Our equity-based investments have outperformed the general stock market by a wide margin – some over several decades. This is accomplished by following one overriding principle when buying and selling stocks: buy low and sell high. We follow this principle throughout our portfolio management, and we only invest in equity-based funds that follow this principle.

Our fixed income investments are selected to provide the highest possible yields. We “shop” throughout the fixed income markets to find bonds and related securities offering the highest returns for our clients, at the lowest cost. Through this process, we are typically able to find fixed income securities offering 25-35% higher returns than other choices - at the same risk level.

Our Investment Process
We typically begin with an introductory meeting at which we talk about your financial goals and needs. If it looks as if a managed portfolio might fit your needs, we schedule a second meeting. Between the first and second meeting, we do an in-depth analysis of your current holdings and make a recommended portfolio to meet your specific needs. As needed, we also make detailed retirement and estate plans before completing the portfolio. We then present the plans to you and answer your questions. Most people then take home the materials on the specific recommendations to consider before investing with us.

Although we do not make frequent trades in our accounts, we do active portfolio management. All our accounts are monitored on an ongoing basis. Clients receive quarterly performance reports, and we also meet with clients regularly, depending on their preferred meeting schedule. Typically, we either meet with or speak with our clients about their investments on a quarterly basis.

Fees
We do not charge for any of the planning work we do, including making complete retirement plans. Our state-of-the-art plans give people a chance to see how we think about and will care for their money, but we do not charge until you have decided to invest money with us.

Our fees are based upon both the account size and the specific assets into which we invest your funds. All our approaches share one common feature, which is that they provide greater value than other investment management firms at a lower cost.

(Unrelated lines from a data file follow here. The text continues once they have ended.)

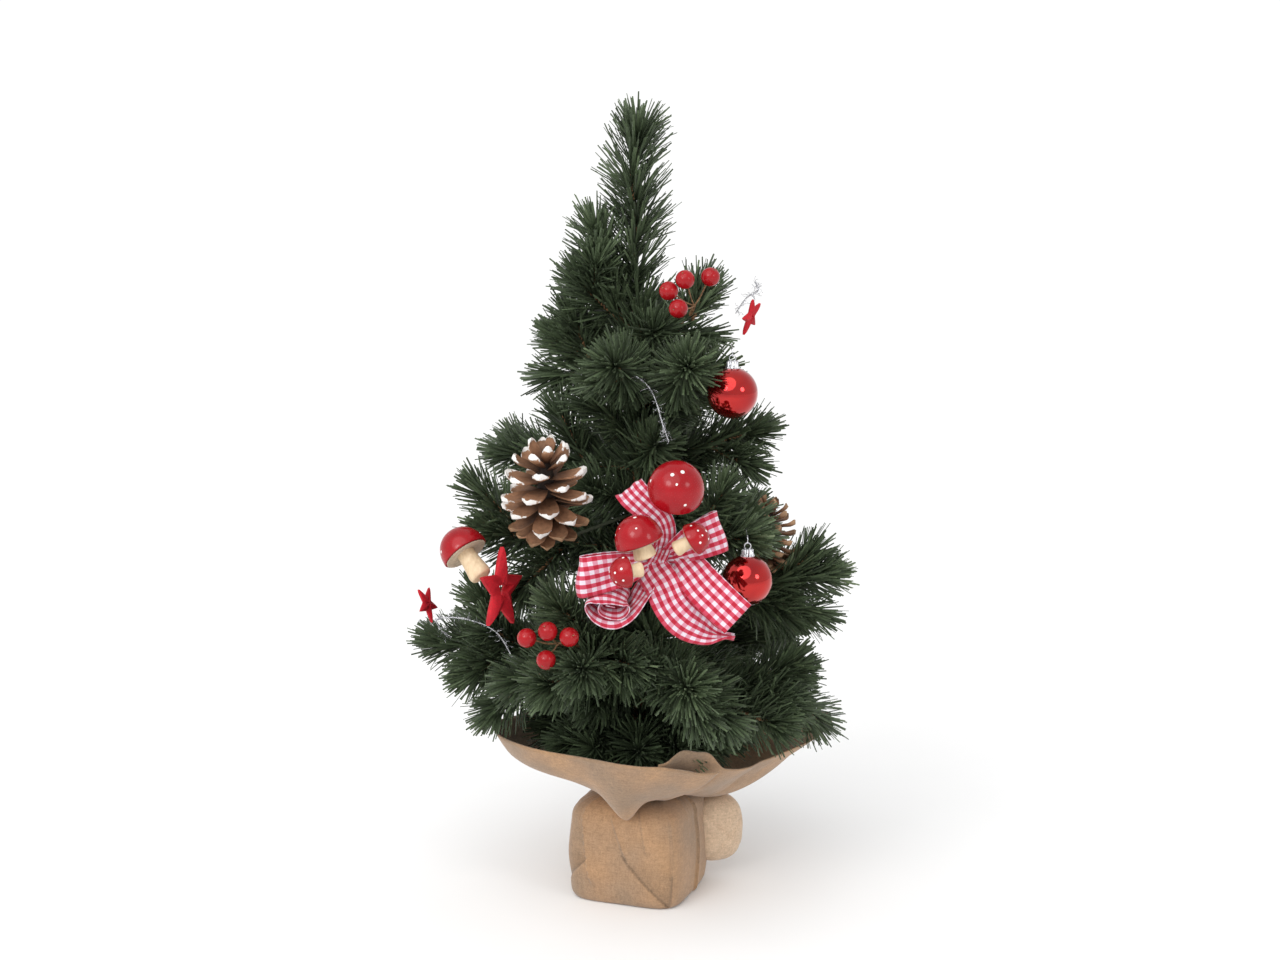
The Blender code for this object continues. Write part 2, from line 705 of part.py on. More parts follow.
def build_rear_pinecone(hinge):
    base = point_on("branch_2_right", 0.062, (0.002, 0.002, 0.0104))
    build_pinecone("pinecone_rear", base, (0.15, 0.10, 0.98), 0.044, 0.0185, hinge)


clear_scene()
MATERIALS = make_materials()
TREE = make_collection("Tabletop_Tree")
CUTTERS = make_collection("Cutters")
build_base_weight()
build_burlap_wrap()
build_neck_tie()
build_trunk()
build_leader()
HINGES = {name: build_branch(name, *spec) for name, spec in BRANCHES.items()}
build_bow_pick()
build_front_pinecone()
build_left_ornaments(HINGES["branch_3_left"], HINGES["branch_2_left"])
build_right_ornaments(HINGES["branch_6_right"])
build_front_berries(HINGES["branch_2_front_left"])
build_rear_pinecone(HINGES["branch_2_right"])
UPPER_HOOK = point_on("branch_5_right", 0.056, (0.006, -0.0235, 0.010))
LOWER_HOOK = point_on("branch_3_right", 0.082, (-0.010, -0.0145, 0.0))
build_bauble("bauble_upper", UPPER_HOOK, HINGES["branch_5_right"])
build_bauble("bauble_lower", LOWER_HOOK, HINGES["branch_3_right"])
for piece in TREE.objects:
    if piece.type == "MESH":
        piece.data.shade_smooth()
        piece.data.set_sharp_from_angle(angle=math.radians(40))
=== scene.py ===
import json
import math

import bmesh
import bpy
import numpy as np
from mathutils import Matrix, Quaternion, Vector
from mathutils.bvhtree import BVHTree


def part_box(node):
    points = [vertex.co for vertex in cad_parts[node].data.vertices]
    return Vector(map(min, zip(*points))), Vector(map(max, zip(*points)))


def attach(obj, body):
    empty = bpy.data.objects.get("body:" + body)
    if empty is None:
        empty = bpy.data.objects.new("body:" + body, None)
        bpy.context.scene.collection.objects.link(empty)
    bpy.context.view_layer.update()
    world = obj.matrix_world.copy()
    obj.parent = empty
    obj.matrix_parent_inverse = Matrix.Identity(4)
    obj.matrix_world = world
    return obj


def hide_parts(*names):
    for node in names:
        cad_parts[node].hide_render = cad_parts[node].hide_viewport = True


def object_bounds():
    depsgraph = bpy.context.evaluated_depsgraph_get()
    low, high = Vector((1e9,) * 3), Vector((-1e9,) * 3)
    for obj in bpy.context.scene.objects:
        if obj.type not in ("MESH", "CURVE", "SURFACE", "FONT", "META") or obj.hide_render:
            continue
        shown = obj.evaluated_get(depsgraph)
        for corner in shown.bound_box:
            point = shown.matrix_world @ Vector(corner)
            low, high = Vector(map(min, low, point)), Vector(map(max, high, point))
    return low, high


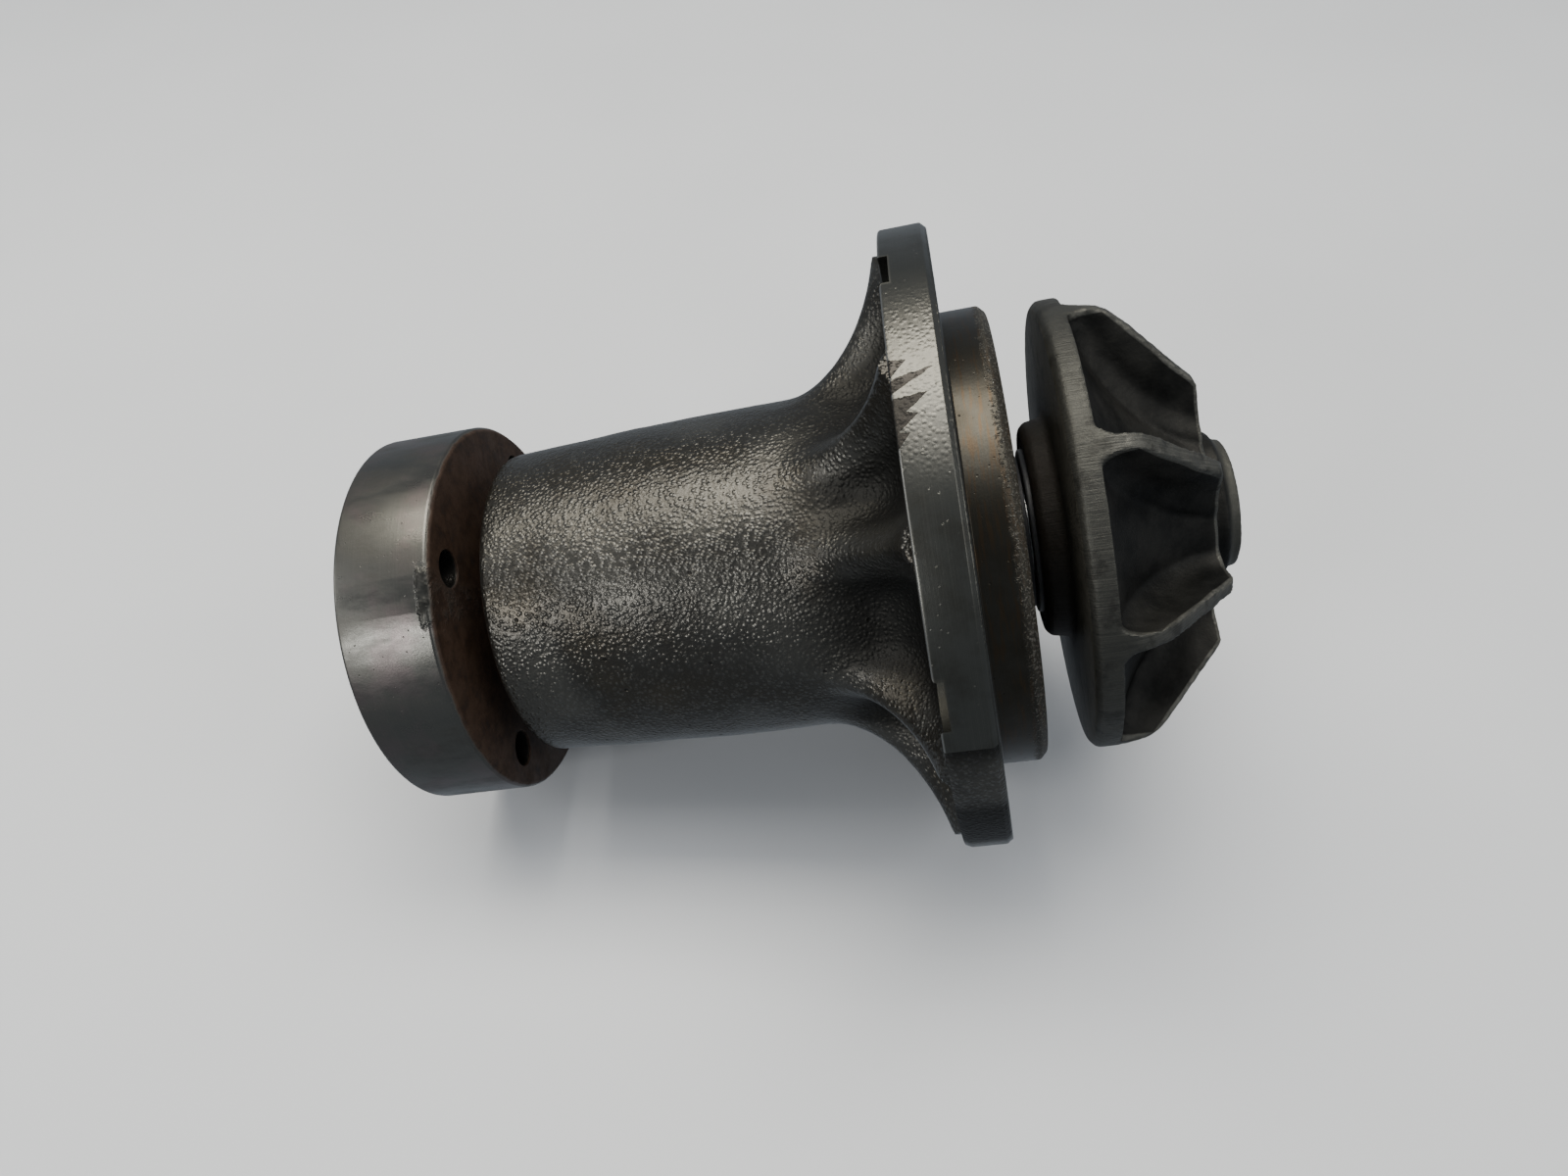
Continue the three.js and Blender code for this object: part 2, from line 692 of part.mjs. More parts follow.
piece("pump_body", "castIron", pumpBody());
piece("drive_hub", "machinedSteel", driveHub());
piece("pump_shaft", "groundSteel", shaft());
piece("bearing_race", "groundSteel", outerRace());
piece("ball_cage", "cageResin", ballCage());
angles(BALL_COUNT).forEach((angle, i) => {
  const ball = new THREE.IcosahedronGeometry(BALL_RADIUS, 1).translate(ballRow, 0, 0);
  piece("ball_" + (i + 1), "groundSteel", around(ball, rowPitch, angle));
});
piece("roller_cage", "cageResin", rollerCage());
angles(ROLLER_COUNT).forEach((angle, i) => {
  const half = ROLLER_LENGTH / 2;
  const roller = bar(rollerRow - half, rollerRow + half, rollerRadius, 12);
  piece("roller_" + (i + 1), "groundSteel", around(roller, rowPitch, angle));
});
piece("bearing_seal_hub_side", "rubber", lipSeal(raceStart, 1));
piece("bearing_seal_pump_side", "rubber", lipSeal(raceEnd, -1));
piece("slinger", "rubber", slinger());
piece("seal_cup", "pressedBrass", sealCup());
piece("seal_bellows", "rubber", sealBellows());
piece("seal_spring", "springSteel", sealSpring());
piece("carbon_ring", "carbon", carbonRing());
piece("ceramic_seat", "ceramic", ring(seatFace, seatBack, seatInner, seatOuter, 0.4));
piece("seat_cup", "rubber", seatCup());
piece("impeller", "impellerIron", impeller());

export default pump;
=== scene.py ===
"""Engine coolant pump, dressed for rendering around its fixed CAD frame.

Sizes in the classes are millimetres and are turned into metres where meshes are made.
The shaft lies along X with the impeller at the +X end, and angles about the shaft
are degrees from +Z towards -Y.
"""

import logging
import math
from dataclasses import dataclass
from enum import Enum
from typing import Sequence

import bmesh
import bpy
from mathutils import Matrix, Vector, noise

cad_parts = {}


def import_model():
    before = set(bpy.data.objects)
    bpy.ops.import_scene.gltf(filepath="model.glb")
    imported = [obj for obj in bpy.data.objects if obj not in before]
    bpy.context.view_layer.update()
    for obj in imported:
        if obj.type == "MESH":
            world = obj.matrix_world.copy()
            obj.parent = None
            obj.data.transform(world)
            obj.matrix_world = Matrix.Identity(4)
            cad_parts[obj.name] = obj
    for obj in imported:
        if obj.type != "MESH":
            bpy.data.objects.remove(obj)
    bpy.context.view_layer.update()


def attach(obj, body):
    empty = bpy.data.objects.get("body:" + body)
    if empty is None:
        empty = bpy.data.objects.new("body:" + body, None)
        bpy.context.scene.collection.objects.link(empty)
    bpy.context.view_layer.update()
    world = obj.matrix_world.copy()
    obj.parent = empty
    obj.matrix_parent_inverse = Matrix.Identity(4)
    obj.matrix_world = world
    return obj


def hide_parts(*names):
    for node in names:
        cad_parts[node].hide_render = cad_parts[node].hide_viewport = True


LOG = logging.getLogger("coolant_pump")
MM = 0.001
FULL_TURN = 2 * math.pi
SHAFT_AXIS = (1.0, 0.0, 0.0)
MERGE_DISTANCE = 1e-7

Colour = tuple[float, float, float]
Point = tuple[float, float]
Mesh = bmesh.types.BMesh


class Body(Enum):
    """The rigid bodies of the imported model."""

    HOUSING = "housing"
    ROTOR = "rotor"
    BALL_TRAIN = "ball_train"
    ROLLER_TRAIN = "roller_train"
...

For accounts from $100,000-$250,000, our fee for creating and managing a portfolio is 1% of the amount in the account, billed quarterly, . The fees then go down as the account size increases. For accounts from $250,000-$1,000,000 the fee is .75%, and from $1,000,000-$2,000,000 the fee is .50%. For amounts over $2 million, we charge based on specific investor needs. There is no time committment, as we believe a person should be able to leave any investment advisor - with no penalty - at any time if they are not completely satisfied.

Portfolios that include equity index annuities will have lower overall fees than our managed portfolios. This is due to the fact that these annuities don’t charge any fees to your account. Instead, all of the expenses are paid out of the issuing company's general fund.